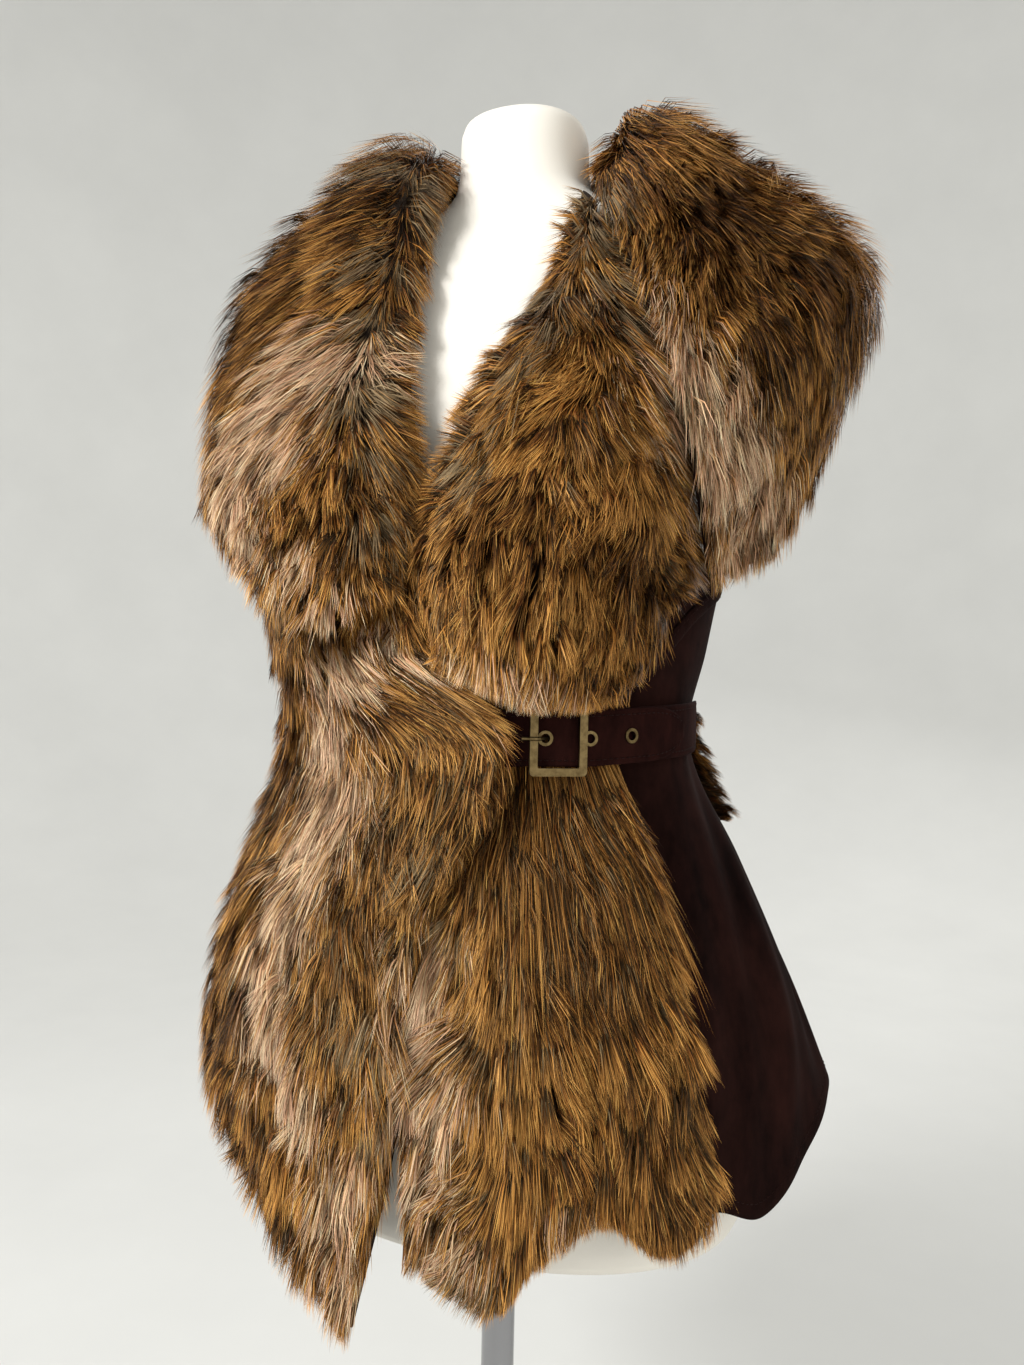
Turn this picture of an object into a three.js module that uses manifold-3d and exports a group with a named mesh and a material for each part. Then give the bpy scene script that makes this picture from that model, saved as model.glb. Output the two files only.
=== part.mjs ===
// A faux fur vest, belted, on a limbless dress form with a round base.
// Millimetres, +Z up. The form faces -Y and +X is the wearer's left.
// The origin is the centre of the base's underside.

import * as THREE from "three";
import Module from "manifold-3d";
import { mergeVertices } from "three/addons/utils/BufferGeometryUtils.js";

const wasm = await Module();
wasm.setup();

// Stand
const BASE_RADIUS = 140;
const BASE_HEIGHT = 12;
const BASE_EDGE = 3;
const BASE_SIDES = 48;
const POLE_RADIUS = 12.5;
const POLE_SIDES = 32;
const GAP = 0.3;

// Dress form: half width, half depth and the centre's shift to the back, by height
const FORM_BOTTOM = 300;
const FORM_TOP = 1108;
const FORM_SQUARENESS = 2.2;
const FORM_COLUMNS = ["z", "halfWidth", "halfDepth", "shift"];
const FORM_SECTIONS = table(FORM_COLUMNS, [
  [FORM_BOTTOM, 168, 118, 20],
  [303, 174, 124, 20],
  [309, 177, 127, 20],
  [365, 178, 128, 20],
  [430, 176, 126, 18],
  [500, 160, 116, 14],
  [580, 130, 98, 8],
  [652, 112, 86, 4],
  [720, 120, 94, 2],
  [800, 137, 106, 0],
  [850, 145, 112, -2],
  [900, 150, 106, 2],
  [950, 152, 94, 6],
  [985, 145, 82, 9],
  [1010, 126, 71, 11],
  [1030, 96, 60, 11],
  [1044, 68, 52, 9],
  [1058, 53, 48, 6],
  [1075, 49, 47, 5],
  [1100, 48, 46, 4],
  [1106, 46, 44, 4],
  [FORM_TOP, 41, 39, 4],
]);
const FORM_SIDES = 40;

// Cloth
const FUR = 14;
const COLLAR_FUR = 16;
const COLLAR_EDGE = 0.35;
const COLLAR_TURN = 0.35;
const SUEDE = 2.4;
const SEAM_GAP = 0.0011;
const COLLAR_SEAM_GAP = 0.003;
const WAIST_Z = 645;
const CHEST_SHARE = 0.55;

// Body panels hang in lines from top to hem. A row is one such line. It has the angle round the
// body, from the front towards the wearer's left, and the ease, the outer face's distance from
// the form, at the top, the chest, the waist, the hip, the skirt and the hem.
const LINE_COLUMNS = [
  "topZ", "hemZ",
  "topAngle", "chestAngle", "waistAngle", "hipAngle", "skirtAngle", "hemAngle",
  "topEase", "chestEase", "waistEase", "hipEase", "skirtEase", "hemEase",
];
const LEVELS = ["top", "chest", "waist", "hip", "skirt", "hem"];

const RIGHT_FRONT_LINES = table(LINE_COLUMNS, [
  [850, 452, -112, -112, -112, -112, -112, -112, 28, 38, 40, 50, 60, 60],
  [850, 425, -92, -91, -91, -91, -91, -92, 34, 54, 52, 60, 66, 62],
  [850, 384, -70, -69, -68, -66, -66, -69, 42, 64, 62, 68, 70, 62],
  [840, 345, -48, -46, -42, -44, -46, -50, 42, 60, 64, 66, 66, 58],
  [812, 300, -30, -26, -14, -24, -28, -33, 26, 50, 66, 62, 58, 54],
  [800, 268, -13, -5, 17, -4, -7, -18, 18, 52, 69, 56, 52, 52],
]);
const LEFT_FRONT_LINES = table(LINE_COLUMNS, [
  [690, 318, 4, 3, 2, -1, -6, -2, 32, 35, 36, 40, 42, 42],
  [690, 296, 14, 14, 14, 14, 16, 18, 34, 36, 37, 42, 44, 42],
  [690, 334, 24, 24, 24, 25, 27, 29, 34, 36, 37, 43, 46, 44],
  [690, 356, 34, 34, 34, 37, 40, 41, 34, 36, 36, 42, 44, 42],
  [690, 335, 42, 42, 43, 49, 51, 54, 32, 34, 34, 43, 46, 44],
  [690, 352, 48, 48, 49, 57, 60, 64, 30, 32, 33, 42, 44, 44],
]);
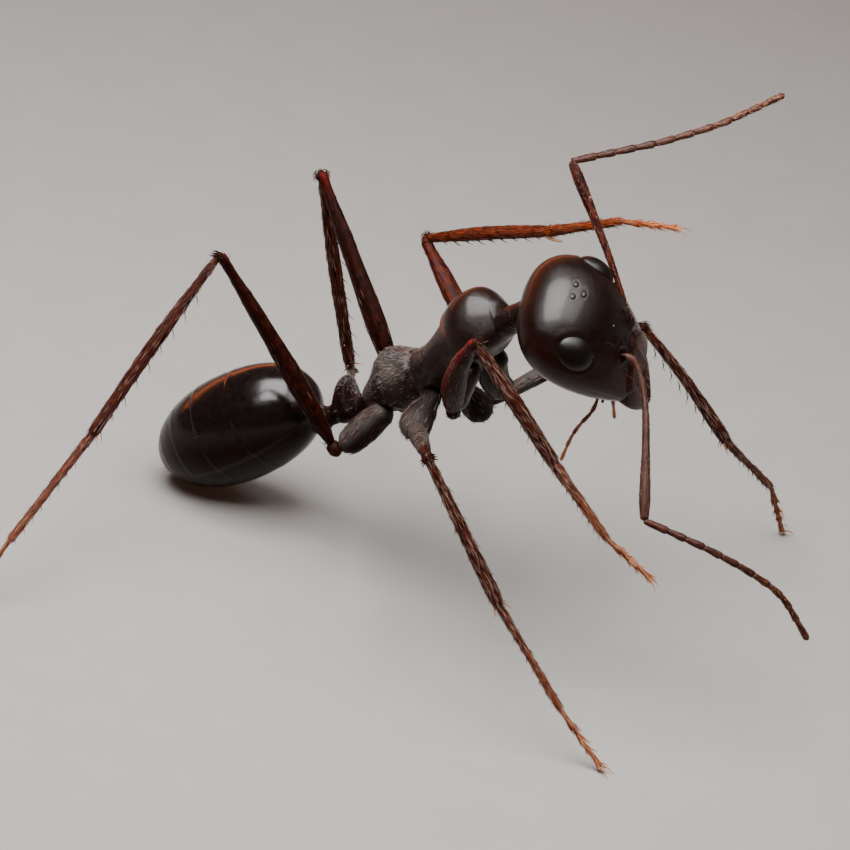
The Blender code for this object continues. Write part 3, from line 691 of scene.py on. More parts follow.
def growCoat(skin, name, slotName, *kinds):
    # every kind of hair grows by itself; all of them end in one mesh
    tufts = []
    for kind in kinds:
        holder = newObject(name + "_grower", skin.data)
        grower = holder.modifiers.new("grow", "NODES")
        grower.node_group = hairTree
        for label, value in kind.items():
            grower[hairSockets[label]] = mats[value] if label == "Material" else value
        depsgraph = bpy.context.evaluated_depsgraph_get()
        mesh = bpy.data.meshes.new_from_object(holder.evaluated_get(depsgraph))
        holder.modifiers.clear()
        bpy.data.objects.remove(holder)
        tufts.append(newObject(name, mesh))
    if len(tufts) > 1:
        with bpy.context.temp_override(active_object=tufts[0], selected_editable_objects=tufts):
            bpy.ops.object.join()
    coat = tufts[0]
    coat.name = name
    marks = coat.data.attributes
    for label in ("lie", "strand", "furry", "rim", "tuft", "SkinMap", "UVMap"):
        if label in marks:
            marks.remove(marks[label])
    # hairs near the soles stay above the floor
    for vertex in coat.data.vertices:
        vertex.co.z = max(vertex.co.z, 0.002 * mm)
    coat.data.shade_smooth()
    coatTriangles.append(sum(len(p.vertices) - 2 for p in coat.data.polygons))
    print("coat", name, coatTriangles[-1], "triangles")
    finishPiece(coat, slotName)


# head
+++
Make an exact copy of the data above.

Finished exercise:
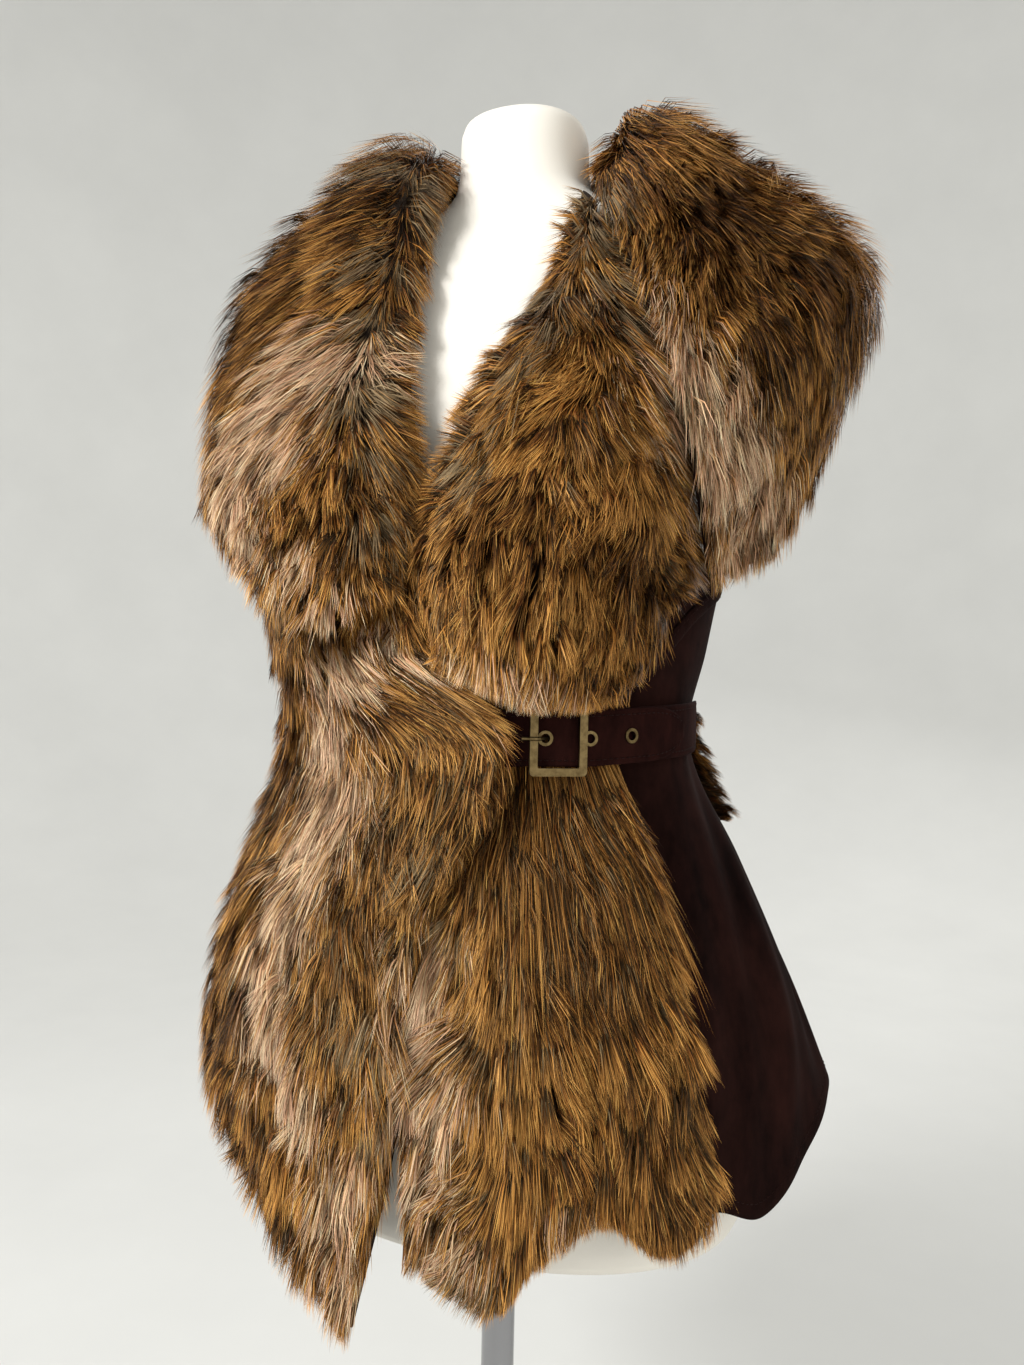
Turn this picture of an object into a three.js module that uses manifold-3d and exports a group with a named mesh and a material for each part. Then give the bpy scene script that makes this picture from that model, saved as model.glb. Output the two files only.
=== part.mjs ===
// A faux fur vest, belted, on a limbless dress form with a round base.
// Millimetres, +Z up. The form faces -Y and +X is the wearer's left.
// The origin is the centre of the base's underside.

import * as THREE from "three";
import Module from "manifold-3d";
import { mergeVertices } from "three/addons/utils/BufferGeometryUtils.js";

const wasm = await Module();
wasm.setup();

// Stand
const BASE_RADIUS = 140;
const BASE_HEIGHT = 12;
const BASE_EDGE = 3;
const BASE_SIDES = 48;
const POLE_RADIUS = 12.5;
const POLE_SIDES = 32;
const GAP = 0.3;

// Dress form: half width, half depth and the centre's shift to the back, by height
const FORM_BOTTOM = 300;
const FORM_TOP = 1108;
const FORM_SQUARENESS = 2.2;
const FORM_COLUMNS = ["z", "halfWidth", "halfDepth", "shift"];
const FORM_SECTIONS = table(FORM_COLUMNS, [
  [FORM_BOTTOM, 168, 118, 20],
  [303, 174, 124, 20],
  [309, 177, 127, 20],
  [365, 178, 128, 20],
  [430, 176, 126, 18],
  [500, 160, 116, 14],
  [580, 130, 98, 8],
  [652, 112, 86, 4],
  [720, 120, 94, 2],
  [800, 137, 106, 0],
  [850, 145, 112, -2],
  [900, 150, 106, 2],
  [950, 152, 94, 6],
  [985, 145, 82, 9],
  [1010, 126, 71, 11],
  [1030, 96, 60, 11],
  [1044, 68, 52, 9],
  [1058, 53, 48, 6],
  [1075, 49, 47, 5],
  [1100, 48, 46, 4],
  [1106, 46, 44, 4],
  [FORM_TOP, 41, 39, 4],
]);
const FORM_SIDES = 40;

// Cloth
const FUR = 14;
const COLLAR_FUR = 16;
const COLLAR_EDGE = 0.35;
const COLLAR_TURN = 0.35;
const SUEDE = 2.4;
const SEAM_GAP = 0.0011;
const COLLAR_SEAM_GAP = 0.003;
const WAIST_Z = 645;
const CHEST_SHARE = 0.55;

// Body panels hang in lines from top to hem. A row is one such line. It has the angle round the
// body, from the front towards the wearer's left, and the ease, the outer face's distance from
// the form, at the top, the chest, the waist, the hip, the skirt and the hem.
const LINE_COLUMNS = [
  "topZ", "hemZ",
  "topAngle", "chestAngle", "waistAngle", "hipAngle", "skirtAngle", "hemAngle",
  "topEase", "chestEase", "waistEase", "hipEase", "skirtEase", "hemEase",
];
const LEVELS = ["top", "chest", "waist", "hip", "skirt", "hem"];

const RIGHT_FRONT_LINES = table(LINE_COLUMNS, [
  [850, 452, -112, -112, -112, -112, -112, -112, 28, 38, 40, 50, 60, 60],
  [850, 425, -92, -91, -91, -91, -91, -92, 34, 54, 52, 60, 66, 62],
  [850, 384, -70, -69, -68, -66, -66, -69, 42, 64, 62, 68, 70, 62],
  [840, 345, -48, -46, -42, -44, -46, -50, 42, 60, 64, 66, 66, 58],
  [812, 300, -30, -26, -14, -24, -28, -33, 26, 50, 66, 62, 58, 54],
  [800, 268, -13, -5, 17, -4, -7, -18, 18, 52, 69, 56, 52, 52],
]);
const LEFT_FRONT_LINES = table(LINE_COLUMNS, [
  [690, 318, 4, 3, 2, -1, -6, -2, 32, 35, 36, 40, 42, 42],
  [690, 296, 14, 14, 14, 14, 16, 18, 34, 36, 37, 42, 44, 42],
  [690, 334, 24, 24, 24, 25, 27, 29, 34, 36, 37, 43, 46, 44],
  [690, 356, 34, 34, 34, 37, 40, 41, 34, 36, 36, 42, 44, 42],
  [690, 335, 42, 42, 43, 49, 51, 54, 32, 34, 34, 43, 46, 44],
  [690, 352, 48, 48, 49, 57, 60, 64, 30, 32, 33, 42, 44, 44],
]);
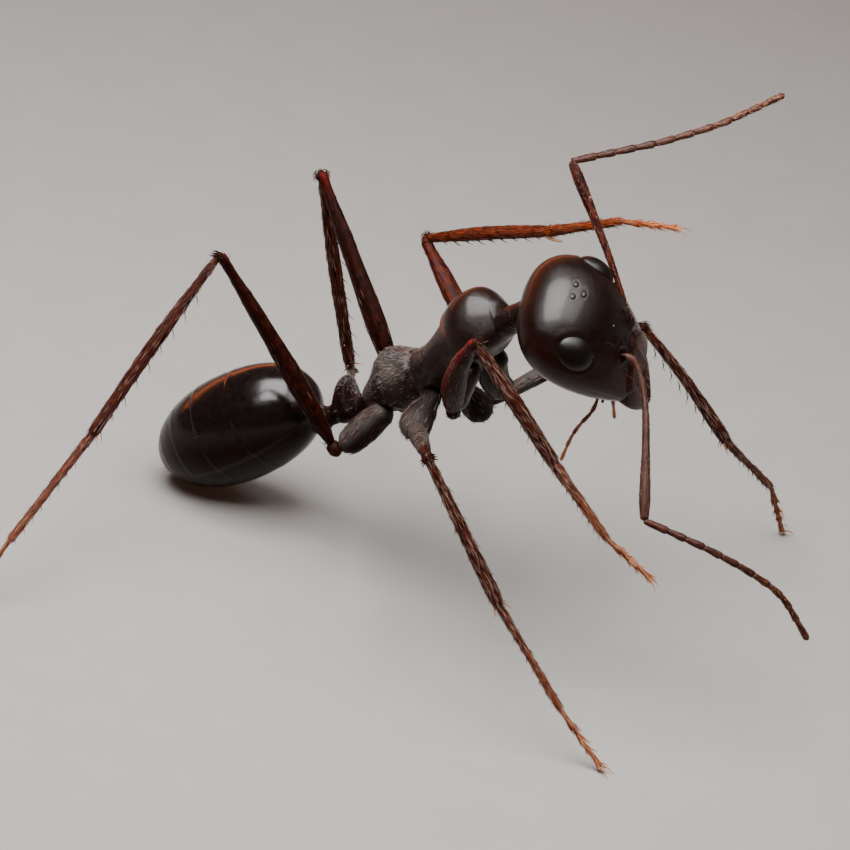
The Blender code for this object continues. Write part 3, from line 691 of scene.py on. More parts follow.
def growCoat(skin, name, slotName, *kinds):
    # every kind of hair grows by itself; all of them end in one mesh
    tufts = []
    for kind in kinds:
        holder = newObject(name + "_grower", skin.data)
        grower = holder.modifiers.new("grow", "NODES")
        grower.node_group = hairTree
        for label, value in kind.items():
            grower[hairSockets[label]] = mats[value] if label == "Material" else value
        depsgraph = bpy.context.evaluated_depsgraph_get()
        mesh = bpy.data.meshes.new_from_object(holder.evaluated_get(depsgraph))
        holder.modifiers.clear()
        bpy.data.objects.remove(holder)
        tufts.append(newObject(name, mesh))
    if len(tufts) > 1:
        with bpy.context.temp_override(active_object=tufts[0], selected_editable_objects=tufts):
            bpy.ops.object.join()
    coat = tufts[0]
    coat.name = name
    marks = coat.data.attributes
    for label in ("lie", "strand", "furry", "rim", "tuft", "SkinMap", "UVMap"):
        if label in marks:
            marks.remove(marks[label])
    # hairs near the soles stay above the floor
    for vertex in coat.data.vertices:
        vertex.co.z = max(vertex.co.z, 0.002 * mm)
    coat.data.shade_smooth()
    coatTriangles.append(sum(len(p.vertices) - 2 for p in coat.data.polygons))
    print("coat", name, coatTriangles[-1], "triangles")
    finishPiece(coat, slotName)


# head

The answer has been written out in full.